Oh my little tiny Wams. I love you more than I never knew loving a daughter was possible. I confess to you and all the world that I am nothing less than obsessed with you. I always want you near. I crave your smell and your smile and your soft baby skin. I hold you and squeeze you all the time and you’re never going to learn to crawl or walk and it will all be my fault. I don’t care. And don’t even get me started on how beautiful you are. I never had a doubt that you would be a beautiful baby girl because your brothers are kind of beautiful too. But you, my girl, take my breath away. You are dainty. Delicate. Lovely. Just stunning. Everyone else thinks so too. I'm not biased. I think I can count on one hand the number of times I have been separated from you. Sometimes I daydream about getting some time to myself…shopping, running, something spa related…but even in my daydreams you are always with me. I never want to be more than an arms length away from you. That sounds pretty sad doesn’t it? It’s out of my control.
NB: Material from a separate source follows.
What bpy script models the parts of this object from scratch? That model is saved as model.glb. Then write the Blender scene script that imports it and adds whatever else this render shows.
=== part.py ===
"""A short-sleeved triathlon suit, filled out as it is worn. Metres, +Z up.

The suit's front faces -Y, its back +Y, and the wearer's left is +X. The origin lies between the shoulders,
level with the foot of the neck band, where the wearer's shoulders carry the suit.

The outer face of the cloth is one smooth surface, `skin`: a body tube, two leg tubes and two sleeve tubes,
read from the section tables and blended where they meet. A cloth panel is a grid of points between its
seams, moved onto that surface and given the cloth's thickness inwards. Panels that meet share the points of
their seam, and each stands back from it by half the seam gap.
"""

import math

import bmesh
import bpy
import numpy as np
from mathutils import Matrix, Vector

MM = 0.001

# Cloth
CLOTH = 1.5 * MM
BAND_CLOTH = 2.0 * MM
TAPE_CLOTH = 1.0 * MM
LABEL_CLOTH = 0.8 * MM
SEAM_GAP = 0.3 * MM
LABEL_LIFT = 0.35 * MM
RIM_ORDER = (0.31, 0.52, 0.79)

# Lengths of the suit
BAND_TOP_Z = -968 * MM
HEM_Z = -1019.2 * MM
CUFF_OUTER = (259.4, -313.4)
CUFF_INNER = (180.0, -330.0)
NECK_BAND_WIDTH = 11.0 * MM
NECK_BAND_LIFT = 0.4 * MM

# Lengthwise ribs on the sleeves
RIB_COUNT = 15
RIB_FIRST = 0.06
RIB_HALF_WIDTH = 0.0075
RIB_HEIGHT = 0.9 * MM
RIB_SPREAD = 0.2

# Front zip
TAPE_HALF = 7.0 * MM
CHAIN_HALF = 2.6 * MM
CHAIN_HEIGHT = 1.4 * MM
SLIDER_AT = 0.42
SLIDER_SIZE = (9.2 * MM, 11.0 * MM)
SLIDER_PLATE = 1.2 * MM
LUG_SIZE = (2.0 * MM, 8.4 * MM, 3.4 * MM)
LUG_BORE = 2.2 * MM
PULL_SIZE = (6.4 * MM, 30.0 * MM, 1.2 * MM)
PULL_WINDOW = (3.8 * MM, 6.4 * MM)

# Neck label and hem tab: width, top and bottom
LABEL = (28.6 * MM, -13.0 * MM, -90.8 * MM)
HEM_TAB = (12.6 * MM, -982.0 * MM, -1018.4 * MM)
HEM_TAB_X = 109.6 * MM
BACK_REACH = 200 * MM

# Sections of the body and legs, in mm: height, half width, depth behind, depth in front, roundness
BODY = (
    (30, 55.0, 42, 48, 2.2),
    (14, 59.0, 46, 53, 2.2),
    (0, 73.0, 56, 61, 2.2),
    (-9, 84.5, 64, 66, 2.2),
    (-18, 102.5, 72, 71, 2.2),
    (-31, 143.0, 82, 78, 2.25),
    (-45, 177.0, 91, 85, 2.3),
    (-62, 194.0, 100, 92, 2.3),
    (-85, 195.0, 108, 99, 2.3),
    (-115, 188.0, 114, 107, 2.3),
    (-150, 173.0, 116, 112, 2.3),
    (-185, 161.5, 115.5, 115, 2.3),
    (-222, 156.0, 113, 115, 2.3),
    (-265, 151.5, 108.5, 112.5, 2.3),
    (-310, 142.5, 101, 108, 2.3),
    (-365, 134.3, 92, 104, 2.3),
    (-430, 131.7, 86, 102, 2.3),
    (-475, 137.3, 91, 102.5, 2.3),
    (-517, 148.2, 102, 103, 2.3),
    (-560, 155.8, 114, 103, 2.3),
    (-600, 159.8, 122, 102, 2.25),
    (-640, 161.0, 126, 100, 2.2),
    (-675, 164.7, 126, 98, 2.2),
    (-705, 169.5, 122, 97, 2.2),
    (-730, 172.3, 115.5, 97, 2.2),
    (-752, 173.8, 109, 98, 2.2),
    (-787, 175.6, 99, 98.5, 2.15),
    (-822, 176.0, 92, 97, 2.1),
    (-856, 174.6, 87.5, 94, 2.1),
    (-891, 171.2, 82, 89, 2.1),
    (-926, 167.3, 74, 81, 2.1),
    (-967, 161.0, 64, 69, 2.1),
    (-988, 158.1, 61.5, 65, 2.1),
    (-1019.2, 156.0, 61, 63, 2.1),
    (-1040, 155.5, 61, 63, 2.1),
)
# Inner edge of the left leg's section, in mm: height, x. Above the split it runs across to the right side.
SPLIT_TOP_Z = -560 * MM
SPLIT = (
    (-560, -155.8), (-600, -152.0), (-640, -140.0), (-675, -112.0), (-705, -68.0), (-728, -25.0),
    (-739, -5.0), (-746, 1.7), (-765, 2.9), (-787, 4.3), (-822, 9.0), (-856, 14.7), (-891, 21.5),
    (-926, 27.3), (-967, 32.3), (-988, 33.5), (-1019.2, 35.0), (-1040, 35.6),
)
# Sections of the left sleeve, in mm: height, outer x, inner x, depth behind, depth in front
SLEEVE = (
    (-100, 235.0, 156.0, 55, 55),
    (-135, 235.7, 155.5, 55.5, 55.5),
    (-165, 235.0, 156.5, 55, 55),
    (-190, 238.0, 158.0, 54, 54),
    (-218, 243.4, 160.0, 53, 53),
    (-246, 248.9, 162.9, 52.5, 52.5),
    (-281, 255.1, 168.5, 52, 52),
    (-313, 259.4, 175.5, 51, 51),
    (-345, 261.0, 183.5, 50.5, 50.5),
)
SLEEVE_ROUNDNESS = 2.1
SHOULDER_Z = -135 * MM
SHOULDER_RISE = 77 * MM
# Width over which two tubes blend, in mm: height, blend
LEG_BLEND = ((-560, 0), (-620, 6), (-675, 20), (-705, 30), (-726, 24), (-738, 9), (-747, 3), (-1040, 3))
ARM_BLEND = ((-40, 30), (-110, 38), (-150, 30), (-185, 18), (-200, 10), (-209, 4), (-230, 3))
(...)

There are not a lot of guarantees in this life, sweet girl. I wish there was. We are not guaranteed tomorrow. But I can guarantee you this: daddy and I will ALWAYS be there for you. We are always on your side. You can trust us with your heart. The home we provide for you as you grow up will always be open to you, even when it’s time for you to step out in faith. I can guarantee you will always have a family who unconditionally loves you. I will always listen to you. I can guarantee you that everyday, until I take my last breath, I will pray for you. My prayer is the same for you and your brothers. It is that if nothing else, y’all will know the Lord. That you, Clark and Griffin will accept Him as your personal savior, and that your salvation is guaranteed.
Ramsey Anne Rice, our little Wam Bam, you are so special. The past six months have undoubtedly been the best yet. Every moment we spend with you is a gift from God that I absolutely do not deserve. His grace is beautiful.